Ces choix traduisent une volonté de se placer hors d’une localisation assignable pour produire de la sorte un espace cinématographique, lui-même susceptible de laisser place à des citations picturales : il s’agit de créer un lieu imaginaire, fonctionnant comme un espace d’exposition au sens propre. 

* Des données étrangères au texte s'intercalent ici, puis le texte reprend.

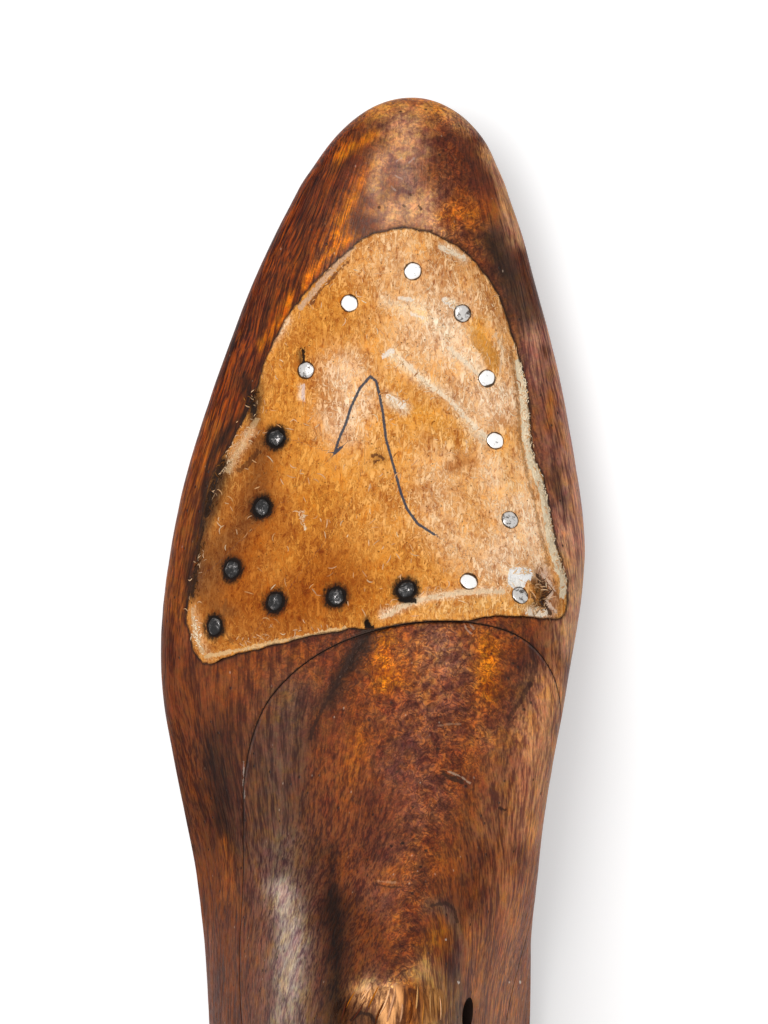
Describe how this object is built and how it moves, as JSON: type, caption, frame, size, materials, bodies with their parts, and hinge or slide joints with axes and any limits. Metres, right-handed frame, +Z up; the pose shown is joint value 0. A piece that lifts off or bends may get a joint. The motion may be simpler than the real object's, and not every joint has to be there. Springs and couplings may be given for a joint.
{
  "type": "shoe last",
  "caption": "Two-piece wooden shoe last for a man's left foot, with a lift-off scooped instep block and a leather build-up tacked over the forepart.",
  "frame": {"origin": "middle of the bounding box at its base, where the ball of the sole and the back edge of the heel seat stand on the bench", "axes": "+Y from the heel towards the toe, +X towards the inner side of the left foot, +Z up"},
  "size_m": [0.0943, 0.29, 0.0956],
  "materials": {
    "body_wood": "aged, polished by handling",
    "block_wood": "aged, polished by handling",
    "leather": "worn, fibrous flesh side",
    "bright_tack": "bright",
    "rusted_tack": "dark, oxidised",
    "screw_steel": "dull",
    "pin_steel": "dull",
    "thimble_steel": "dull"
  },
  "bodies": {
    "last": {"last_body": "body_wood", "leather_buildup": "leather", "locating_pin": "pin_steel", "jack_thimble": "thimble_steel", "tack_toe": "bright_tack", "tack_toe_lateral": "bright_tack", "tack_toe_medial": "bright_tack", "tack_medial_1": "bright_tack", "tack_medial_2": "bright_tack", "tack_medial_3": "bright_tack", "tack_rear_4": "bright_tack", "tack_rear_5": "bright_tack", "tack_lateral_1": "bright_tack", "tack_lateral_2": "rusted_tack", "tack_lateral_3": "rusted_tack", "tack_lateral_4": "rusted_tack", "tack_lateral_5": "rusted_tack", "tack_rear_1": "rusted_tack", "tack_rear_2": "rusted_tack", "tack_rear_3": "rusted_tack"},
    "block": {"instep_block": "block_wood"},
    "screw": {"block_screw": "screw_steel"}
  },
  "joints": [
    {"name": "block_lift", "type": "slide", "parent": "last", "child": "block", "axis": [0, 0, 1], "range_m": [0, 0.06]},
    {"name": "screw_back_out", "type": "slide", "parent": "block", "child": "screw", "axis": [0, 0, 1], "range_m": [0, 0.068]}
  ]
}
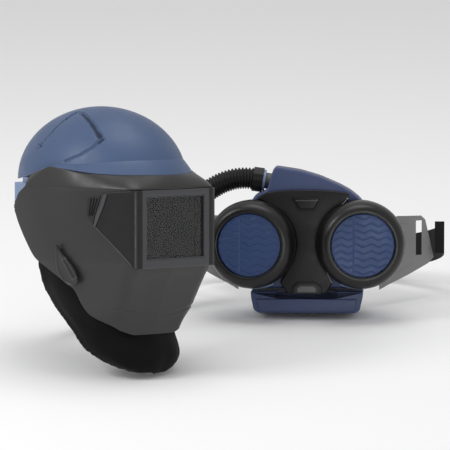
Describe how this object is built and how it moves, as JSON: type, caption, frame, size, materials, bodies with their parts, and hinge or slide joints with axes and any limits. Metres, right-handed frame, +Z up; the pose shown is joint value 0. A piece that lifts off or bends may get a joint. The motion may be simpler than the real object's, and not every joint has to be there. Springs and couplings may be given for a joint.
{
  "type": "powered air respirator",
  "caption": "Powered air respirator: helmet with flip-up welding shield and fabric face seal, breathing hose, and belt-mounted twin-filter fan unit.",
  "frame": {"origin": "middle of the headband, where the wearer's head holds the helmet", "axes": "+Z up, -Y towards the front of the fan unit, +X from the headtop towards the fan unit"},
  "size_m": [0.5965, 0.6756, 0.3393],
  "materials": {
    "helmet_blue": "fine moulded texture, soft sheen",
    "shield_grey": "fine moulded texture, soft sheen",
    "bezel_grey": "satin",
    "fan_blue": "fine moulded texture",
    "black_plastic": "satin",
    "light_blue_plastic": "satin",
    "inner_plastic": "satin",
    "black_rubber": "matt",
    "clear_plate": "clear",
    "welding_glass": "dark",
    "seal_fabric": "soft woven",
    "webbing": "ribbed weave",
    "foam": "soft",
    "prefilter_blue": "pressed non-woven with wave pattern",
    "filter_body": "satin",
    "hip_plate_grey": "soft textured",
    "steel": "satin",
    "circuit_green": "lacquered"
  },
  "bodies": {
    "root": {"helmet_shell": "helmet_blue", "crown_straps": "webbing", "headband": "inner_plastic", "sweatband": "foam", "air_duct": "inner_plastic", "rear_manifold": "light_blue_plastic", "inlet_spigot": "inner_plastic", "ratchet_housing": "black_plastic", "shield_pivots": "steel", "housing_front": "fan_blue", "housing_rear": "fan_blue", "housing_screws": "steel", "centre_panel": "black_plastic", "indicator_insert": "black_plastic", "fan_motor": "steel", "volute": "inner_plastic", "circuit_board": "circuit_green", "outlet_spigot": "inner_plastic", "outlet_ring": "light_blue_plastic", "fan_cuff": "black_rubber", "helmet_cuff": "black_rubber", "breathing_hose": "black_rubber", "back_pad": "foam", "belt_screws": "steel", "buckle_socket": "black_plastic", "buckle_plug": "black_plastic", "filter_socket_left": "light_blue_plastic", "belt_plate_left": "hip_plate_grey", "webbing_left": "webbing", "strap_adjuster_left": "black_plastic", "filter_socket_right": "light_blue_plastic", "belt_plate_right": "hip_plate_grey", "webbing_right": "webbing", "strap_adjuster_right": "black_plastic"},
    "shield": {"welding_shield": "shield_grey", "window_frame": "bezel_grey", "vent_right": "black_plastic", "vent_left": "black_plastic", "cover_plate": "clear_plate", "welding_filter": "welding_glass", "inner_plate": "clear_plate", "filter_clip": "steel", "face_seal": "seal_fabric"},
    "clip_right": {"shield_clip_right": "bezel_grey"},
    "clip_left": {"shield_clip_left": "bezel_grey"},
    "size_knob": {"ratchet_knob": "inner_plastic"},
    "button": {"control_button": "black_rubber"},
    "fan_wheel": {"impeller": "inner_plastic"},
    "battery": {"battery_pack": "fan_blue"},
    "latch": {"battery_latch": "black_plastic"},
    "filter_left": {"filter_gasket_left": "black_rubber", "filter_cartridge_left": "filter_body", "filter_cover_left": "black_plastic", "prefilter_left": "prefilter_blue"},
    "filter_right": {"filter_gasket_right": "black_rubber", "filter_cartridge_right": "filter_body", "filter_cover_right": "black_plastic", "prefilter_right": "prefilter_blue"},
    "tab_upper": {"buckle_tab_upper": "black_plastic"},
    "tab_lower": {"buckle_tab_lower": "black_plastic"}
  },
  "joints": [
    {"name": "shield_lift", "type": "hinge", "parent": "root", "child": "shield", "pos_m": [0.0164, -0.01925, -0.00117], "axis": [-0.7547, -0.6489, 0.097], "range_deg": [0, 65]},
    {"name": "clip_right_open", "type": "hinge", "parent": "shield", "child": "clip_right", "pos_m": [-0.05376, -0.1143, -0.09009], "axis": [-0.7857, 0.6119, -0.0914], "range_deg": [0, 25]},
    {"name": "clip_left_open", "type": "hinge", "parent": "shield", "child": "clip_left", "pos_m": [0.10624, 0.02325, -0.11065], "axis": [0.5033, -0.8546, 0.1277], "range_deg": [0, 25]},
    {"name": "size_knob_turn", "type": "hinge", "parent": "root", "child": "size_knob", "pos_m": [-0.103, 0.10817, -0.07784], "axis": [-0.6561, 0.7464, -0.1116], "continuous": true},
    {"name": "button_press", "type": "slide", "parent": "root", "child": "button", "axis": [0.0523, 0.9889, -0.139], "range_m": [0, 0.0015], "stiffness_N_per_m": 400, "springref_m": -0.001},
    {"name": "fan_spin", "type": "hinge", "parent": "root", "child": "fan_wheel", "pos_m": [0.27569, 0.25357, -0.16011], "axis": [-0.0523, -0.9889, 0.139], "continuous": true},
    {"name": "filter_left_turn", "type": "hinge", "parent": "root", "child": "filter_left", "pos_m": [0.20193, 0.24123, -0.15838], "axis": [-0.1736, -0.9752, 0.1371], "range_deg": [0, 40]},
    {"name": "filter_right_turn", "type": "hinge", "parent": "root", "child": "filter_right", "pos_m": [0.34773, 0.23366, -0.15731], "axis": [0.0698, -0.9879, 0.1388], "range_deg": [0, 40]},
    {"name": "battery_out", "type": "slide", "parent": "root", "child": "battery", "axis": [0, -0.1392, -0.9903], "range_m": [0, 0.05]},
    {"name": "latch_slide", "type": "slide", "parent": "root", "child": "latch", "axis": [0, -0.1392, -0.9903], "range_m": [0, 0.003], "stiffness_N_per_m": 600, "springref_m": -0.002},
    {"name": "tab_upper_press", "type": "slide", "parent": "root", "child": "tab_upper", "axis": [-0.0144, -0.4064, -0.9136], "range_m": [0, 0.003], "stiffness_N_per_m": 300, "springref_m": -0.001},
    {"name": "tab_lower_press", "type": "slide", "parent": "root", "child": "tab_lower", "axis": [0.0144, 0.4064, 0.9136], "range_m": [0, 0.003]}
  ],
  "couplings": [
    {"joint": "tab_lower_press", "follows": "tab_upper_press", "ratio": 1}
  ]
}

Ainsi peut-on dire que dans Cézanne comme dans la Visite au Louvre, se trouve affiché le luxe apporté par le cinéma – n’oublions pas que les Straub sont aussi des cinéastes de studio, dont Du Jour au lendemain fournit l’exemple magistral. Le contact avec les œuvres du peintre, aussi bref que soit leur passage à l’écran, impose le recueillement comme dans un cabinet privé, à distance du murmure habituel des musées ou d’un quelconque bruit d’ambiance pouvant entourer les tableaux. De la sorte, il s’agit bien d’établir une relation privilégiée avec les œuvres mais celle-là ne repose pas sur la seule contemplation. Au contraire, la voix off de Cézanne, omniprésente dans les deux films, tend à contrarier le pur face à face entre le spectateur et le tableau retenu. Abondante et volontiers sentencieuse, la parole de Cézanne est une voix féminine (celle de Danièle Huillet dans Cézanne, de Julie Koltaï dans la Visite…), servant un effet de distanciation si l’on veut, indiquant également par ce refus de l’identification spontanée entre le peintre et une voix d’homme que c’est un mort qui parle, que ses propos nous parviennent grâce à une représentation, pris en charge par une interprète, et qu’ils font sens de cette manière3. Cézanne devient ainsi une voix de personnage et de conférencier tout à la fois, faisant office de guide pendant le parcours proposé. Dans les deux films, le visible, sous ses différentes modalités, n’apparaît donc pas sans paroles ni commentaires, lié qu’il est à sa doublure de discours – doublure qui ne suppose d’ailleurs nulle antinomie entre le visible et le sonore. Cette intrication conforte l’idée de visite guidée, d’autant plus que dans chaque film le rythme d’enchaînement entre deux tableaux exhibés à l’écran peut être relativement rapide, sans aucune disjonction ou retard entre ce qui est dit et ce qui est montré.

Le contenu de la visite reste toutefois différent dans chacun des films. Cézanne révèle une relative hétérogénéité de matériaux (photographies, peintures à l’huile et aquarelles, extraits de films), parallèle à celle des lieux. En outre, les toiles retenues se trouvent disséminées dans un nombre important de musées (huit d’après le générique). Pour les cinéastes, à rebours de la tendance qui conduit au transport des œuvres pour organiser de grandes expositions monographiques internationales, il s’agit de se déplacer pour composer leur portrait fragmenté de Cézanne. Je reprendrai volontiers sur ce point l’expression de « musée éphémère » à Francis Haskell4, mais dans un sens différent de celui de l’historien d’art puisque les films ne proposent pas l’équivalent d’une exposition itinérante mais plutôt d’une galerie virtuelle.